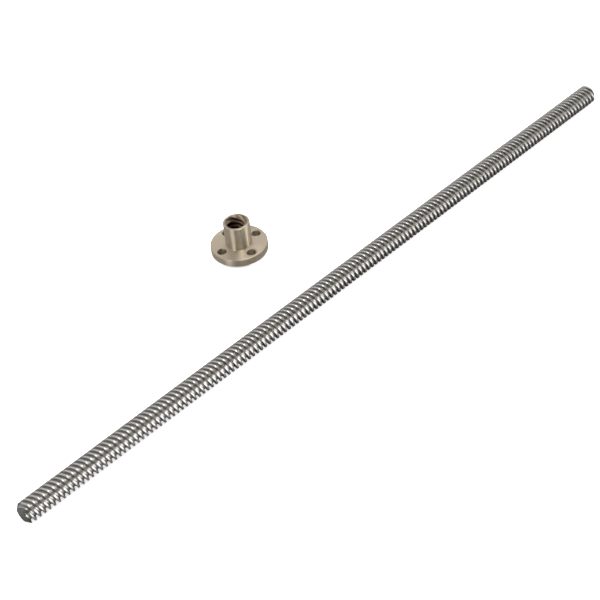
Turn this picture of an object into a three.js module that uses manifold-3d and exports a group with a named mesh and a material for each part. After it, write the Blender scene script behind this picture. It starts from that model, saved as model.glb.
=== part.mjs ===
// A multi-start trapezoidal lead screw and its flanged nut, in millimetres, +Z up.
// The screw lies along X on the ground plane. The nut stands beside it on the short stub below
// its flange, with its barrel up. The origin is on the ground, under the middle of the pair.
import * as THREE from 'three';
import { mergeVertices } from 'three/addons/utils/BufferGeometryUtils.js';
import Module from 'manifold-3d';

// The thread: four starts, right-hand, 30 degrees between the flanks.
const LEAD = 8;
const STARTS = 4;
const PITCH = LEAD / STARTS;
const PITCH_RADIUS = 3.5;
const FLANK_LEAN = THREE.MathUtils.degToRad(15);

// The lead screw.
const SCREW_LENGTH = 300;
const SCREW_CREST_RADIUS = 4;
const SCREW_ROOT_RADIUS = 2.75;
const SCREW_CHAMFER = 1.4;
const SCREW_STEP = 1; // length of one facet row along the helix

// The nut's thread: wider than the screw's by a running clearance on every side.
const NUT_GROOVE_RADIUS = 4.1;
const NUT_BORE_RADIUS = 3;
const FLANK_CLEARANCE = 0.05;
const NUT_STEP = 0.8;

// The nut's body, from the ground up.
const STUB_HEIGHT = 1.5;
const FLANGE_THICKNESS = 3;
const BARREL_HEIGHT = 10;
const NUT_HEIGHT = STUB_HEIGHT + FLANGE_THICKNESS + BARREL_HEIGHT;
const BARREL_RADIUS = 5.1;
const FLANGE_RADIUS = 11;
const EDGE_BREAK = 0.3;
const MOUTH_RADIUS = 4.15;

// Its screw holes.
const HOLE_COUNT = 4;
const HOLE_RADIUS = 1.75;
const HOLE_CIRCLE_RADIUS = 8;
const FIRST_HOLE_ANGLE = THREE.MathUtils.degToRad(-8);

// Where the two pieces lie.
const SPACING = 44; // between the screw's axis and the nut's
const SCREW_Y = -(SPACING + FLANGE_RADIUS - SCREW_CREST_RADIUS) / 2;
const NUT_X = -11;
const NUT_Y = SCREW_Y + SPACING;

const SCREW_SEGMENTS = 32;
const NUT_SEGMENTS = 48;
const HOLE_SEGMENTS = 24;
const OVERCUT = 0.4; // how far a cutting shape runs past the surface it cuts or spares

const wasm = await Module();
wasm.setup();

// Turns a closed geometry into a solid for cutting.
function toSolid(geometry) {
  const bare = geometry.clone();
  bare.deleteAttribute('normal');
  bare.deleteAttribute('uv');
  const merged = mergeVertices(bare, 1e-5);
  return new wasm.Manifold(new wasm.Mesh({
    numProp: 3,
    vertProperties: new Float32Array(merged.attributes.position.array),
    triVerts: new Uint32Array(merged.index.array),
  }));
}

// Turns a cut solid back into a geometry.
function toGeometry(solid) {
  const mesh = solid.getMesh();
  const geometry = new THREE.BufferGeometry();
  geometry.setAttribute('position', new THREE.BufferAttribute(mesh.vertProperties, 3));
  geometry.setIndex(new THREE.BufferAttribute(mesh.triVerts, 1));
  geometry.computeVertexNormals();
  return geometry;
}

// A closed solid of revolution about Z. The profile's points are [radius, height].
function revolved(profile, segments) {
  const points = profile.map(([radius, height]) => new THREE.Vector2(radius, height));
  return new THREE.LatheGeometry(points, segments).rotateX(Math.PI / 2);
}

// Half the angle that one thread fills, seen along the axis, at a given radius.
function threadHalfAngle(radius, clearance) {
  const halfWidth = PITCH / 4 - (radius - PITCH_RADIUS) * Math.tan(FLANK_LEAN) + clearance;
  return (halfWidth / LEAD) * 2 * Math.PI;
}

// The thread's section square to the axis: a core with one trapezoidal lobe for each start.
function threadSection(rootRadius, crestRadius, clearance) {
  const root = threadHalfAngle(rootRadius, clearance);
  const crest = threadHalfAngle(crestRadius, clearance);
  const points = [];
  for (let start = 0; start < STARTS; start += 1) {
    const middle = crest + (start / STARTS) * 2 * Math.PI;
    for (const [radius, angle] of [
      [rootRadius, -root], [crestRadius, -crest], [crestRadius, crest], [rootRadius, root],
    ]) {
      points.push(new THREE.Vector2(
        radius * Math.cos(middle + angle),
        radius * Math.sin(middle + angle),
      ));
    }
  }
  return new THREE.Shape(points);
}

// A threaded bar along Z: the section drawn along the axis and twisted once for each lead.
function threadedBar(section, length, step) {
  const bar = new THREE.ExtrudeGeometry(section, {
    depth: length, steps: Math.round(length / step), bevelEnabled: false,
  });
  const position = bar.attributes.position;
  const point = new THREE.Vector3();
  const axis = new THREE.Vector3(0, 0, 1);
  for (let i = 0; i < position.count; i += 1) {
    point.fromBufferAttribute(position, i);
    point.applyAxisAngle(axis, (point.z / LEAD) * 2 * Math.PI);
    position.setXYZ(i, point.x, point.y, point.z);
  }
  return bar;
}

// The lead screw along Z, threaded from end to end and chamfered at both ends.
function leadScrewGeometry() {
  const section = threadSection(SCREW_ROOT_RADIUS, SCREW_CREST_RADIUS, 0);
  const bar = threadedBar(section, SCREW_LENGTH, SCREW_STEP);
  const outside = SCREW_CREST_RADIUS + OVERCUT;
  const endRadius = SCREW_CREST_RADIUS - SCREW_CHAMFER;
  const coneHeight = outside - endRadius;
  const envelope = revolved([
    [0, 0], [endRadius, 0], [outside, coneHeight],
    [outside, SCREW_LENGTH - coneHeight], [endRadius, SCREW_LENGTH], [0, SCREW_LENGTH],
  ], SCREW_SEGMENTS);
  return toGeometry(toSolid(bar).intersect(toSolid(envelope)));
}

// The nut's turned body before it is bored: stub, flange and barrel.
function nutBlank() {
  const flangeTop = STUB_HEIGHT + FLANGE_THICKNESS;
  return revolved([
    [0, 0],
    [BARREL_RADIUS - EDGE_BREAK, 0], [BARREL_RADIUS, EDGE_BREAK],
    [BARREL_RADIUS, STUB_HEIGHT],
    [FLANGE_RADIUS - EDGE_BREAK, STUB_HEIGHT], [FLANGE_RADIUS, STUB_HEIGHT + EDGE_BREAK],
    [FLANGE_RADIUS, flangeTop - EDGE_BREAK], [FLANGE_RADIUS - EDGE_BREAK, flangeTop],
    [BARREL_RADIUS, flangeTop],
    [BARREL_RADIUS, NUT_HEIGHT - EDGE_BREAK], [BARREL_RADIUS - EDGE_BREAK, NUT_HEIGHT],
    [0, NUT_HEIGHT],
  ], NUT_SEGMENTS);
}

// The drilled bore with a countersink at each end, as one spool-shaped cutter.
function boreCutter() {
  const countersinkDepth = MOUTH_RADIUS - NUT_BORE_RADIUS;
  const mouth = MOUTH_RADIUS + OVERCUT;
  return revolved([
    [0, -OVERCUT], [mouth, -OVERCUT],
    [NUT_BORE_RADIUS, countersinkDepth], [NUT_BORE_RADIUS, NUT_HEIGHT - countersinkDepth],
    [mouth, NUT_HEIGHT + OVERCUT], [0, NUT_HEIGHT + OVERCUT],
  ], HOLE_SEGMENTS);
}

// One screw hole through the flange.
function flangeHoleCutter(angle) {
  const length = FLANGE_THICKNESS + 2 * OVERCUT;
  return new THREE.CylinderGeometry(HOLE_RADIUS, HOLE_RADIUS, length, HOLE_SEGMENTS)
    .rotateX(Math.PI / 2)
    .translate(
      HOLE_CIRCLE_RADIUS * Math.cos(angle), HOLE_CIRCLE_RADIUS * Math.sin(angle),
      STUB_HEIGHT + FLANGE_THICKNESS / 2,
    );
}

// The flanged nut along Z, bored, threaded through and drilled for its screws.
function flangedNutGeometry() {
  const grooves = threadSection(SCREW_ROOT_RADIUS, NUT_GROOVE_RADIUS, FLANK_CLEARANCE);
  const tap = threadedBar(grooves, NUT_HEIGHT + 2 * OVERCUT, NUT_STEP).translate(0, 0, -OVERCUT);
  let nut = toSolid(nutBlank()).subtract(toSolid(boreCutter())).subtract(toSolid(tap));
  for (let hole = 0; hole < HOLE_COUNT; hole += 1) {
    const angle = FIRST_HOLE_ANGLE + (hole / HOLE_COUNT) * 2 * Math.PI;
    nut = nut.subtract(toSolid(flangeHoleCutter(angle)));
  }
  return toGeometry(nut);
}

const steel = new THREE.MeshStandardMaterial({ color: 0x8f8f8d, roughness: 0.32, metalness: 1 });
const brass = new THREE.MeshStandardMaterial({ color: 0xb8a68a, roughness: 0.3, metalness: 1 });

const leadScrew = new THREE.Mesh(leadScrewGeometry(), steel);
leadScrew.name = 'lead_screw';
leadScrew.rotation.y = Math.PI / 2;
leadScrew.position.set(-SCREW_LENGTH / 2, SCREW_Y, SCREW_CREST_RADIUS);

const flangedNut = new THREE.Mesh(flangedNutGeometry(), brass);
flangedNut.name = 'flanged_nut';
flangedNut.position.set(NUT_X, NUT_Y, 0);

const group = new THREE.Group();
group.add(leadScrew, flangedNut);

export default group;
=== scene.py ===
import math

import bpy
import numpy as np
from mathutils import Matrix, Quaternion, Vector
from mathutils.geometry import tessellate_polygon


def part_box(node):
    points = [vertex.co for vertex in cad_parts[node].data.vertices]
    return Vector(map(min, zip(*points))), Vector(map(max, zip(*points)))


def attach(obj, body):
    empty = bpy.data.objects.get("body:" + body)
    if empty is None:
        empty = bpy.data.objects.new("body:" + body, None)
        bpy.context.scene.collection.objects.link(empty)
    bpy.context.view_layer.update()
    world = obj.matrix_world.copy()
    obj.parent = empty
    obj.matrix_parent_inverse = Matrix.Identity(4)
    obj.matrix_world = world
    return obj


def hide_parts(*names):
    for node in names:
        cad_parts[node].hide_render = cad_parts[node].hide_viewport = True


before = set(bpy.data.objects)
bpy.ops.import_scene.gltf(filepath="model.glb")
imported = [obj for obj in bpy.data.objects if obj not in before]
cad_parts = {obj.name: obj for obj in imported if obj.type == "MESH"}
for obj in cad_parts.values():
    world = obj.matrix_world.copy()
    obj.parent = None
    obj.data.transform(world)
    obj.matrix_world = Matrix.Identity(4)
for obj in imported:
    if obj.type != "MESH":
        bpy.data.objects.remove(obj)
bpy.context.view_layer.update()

MM = 0.001
TURN = 2 * math.pi

# ------------------------------------------------------------------ driving dimensions

# The thread.
LEAD = 8.0
STARTS = 4
PITCH = LEAD / STARTS
PITCH_RADIUS = 3.5
FLANK_LEAN = math.radians(15)

# The screw.
SCREW_CREST = 4.0
SCREW_ROOT = 2.75
SCREW_CHAMFER = 1.4

# The nut.
NUT_GROOVE = 4.1
NUT_BORE = 3.0
GROOVE_CLEARANCE = 0.05
MOUTH = 4.15
STUB_TOP = 1.5
FLANGE_TOP = 4.5
BARREL = 5.1
FLANGE = 11.0
HOLE = 1.75
HOLE_CIRCLE = 8.0
HOLE_COUNT = 4
FIRST_HOLE = math.radians(-8)

# The small roundings.
CREST_ROUND = 0.12
ROOT_ROUND = 0.2
EDGE_ROUND = 0.3
HOLE_ROUND = 0.3

# How finely shapes are divided: steps along an axis or an outline, and points round a ring.
SCREW_STEP = 0.33
SCREW_END_STEP = 0.1
NUT_STEP = 0.2
SECTION_STEP = 0.35
ARC_STEPS = 4
ROUND_POINTS = 144
HOLE_POINTS = 48

# An edge that turns by more than this isn't shaded smooth.
SHARP_EDGE = math.radians(35)

# Where the two pieces lie, from the frame.
screw_low, screw_high = (np.array(corner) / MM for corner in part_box("lead_screw"))
nut_low, nut_high = (np.array(corner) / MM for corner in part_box("flanged_nut"))
screw_middle = (screw_low + screw_high) / 2
nut_middle = (nut_low + nut_high) / 2
SCREW_LENGTH = screw_high[0] - screw_low[0]
NUT_HEIGHT = nut_high[2] - nut_low[2]


# ------------------------------------------------------------------ profiles

def rounded_path(corners, radii):
    """The open path through these corners, with each inner corner rounded to its radius."""
    corners = [np.array(corner, float) for corner in corners]
    path = [corners[0]]
    for before, corner, after, radius in zip(corners, corners[1:], corners[2:], radii):
        if radius == 0:
            path.append(corner)
            continue
        back = (before - corner) / np.linalg.norm(before - corner)
        on = (after - corner) / np.linalg.norm(after - corner)
        half = math.acos(float(back @ on)) / 2
        middle = back + on
        centre = corner + middle / np.linalg.norm(middle) * radius / math.sin(half)
        first = corner + back * radius / math.tan(half) - centre
        last = corner + on * radius / math.tan(half) - centre
        sweep = math.pi - 2 * half
        for step in range(ARC_STEPS + 1):
            part = sweep * step / ARC_STEPS
            mixed = first * math.sin(sweep - part) + last * math.sin(part)
            path.append(centre + mixed / math.sin(sweep))
    path.append(corners[-1])
    return np.array(path)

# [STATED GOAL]
Only the lines from the one with "before = set(bpy.data.objects)" up to the one with "obj.parent = None" should be repeated, both included, exactly as they appear.

# [OUTPUT OF THE EXERCISE]
before = set(bpy.data.objects)
bpy.ops.import_scene.gltf(filepath="model.glb")
imported = [obj for obj in bpy.data.objects if obj not in before]
cad_parts = {obj.name: obj for obj in imported if obj.type == "MESH"}
for obj in cad_parts.values():
    world = obj.matrix_world.copy()
    obj.parent = None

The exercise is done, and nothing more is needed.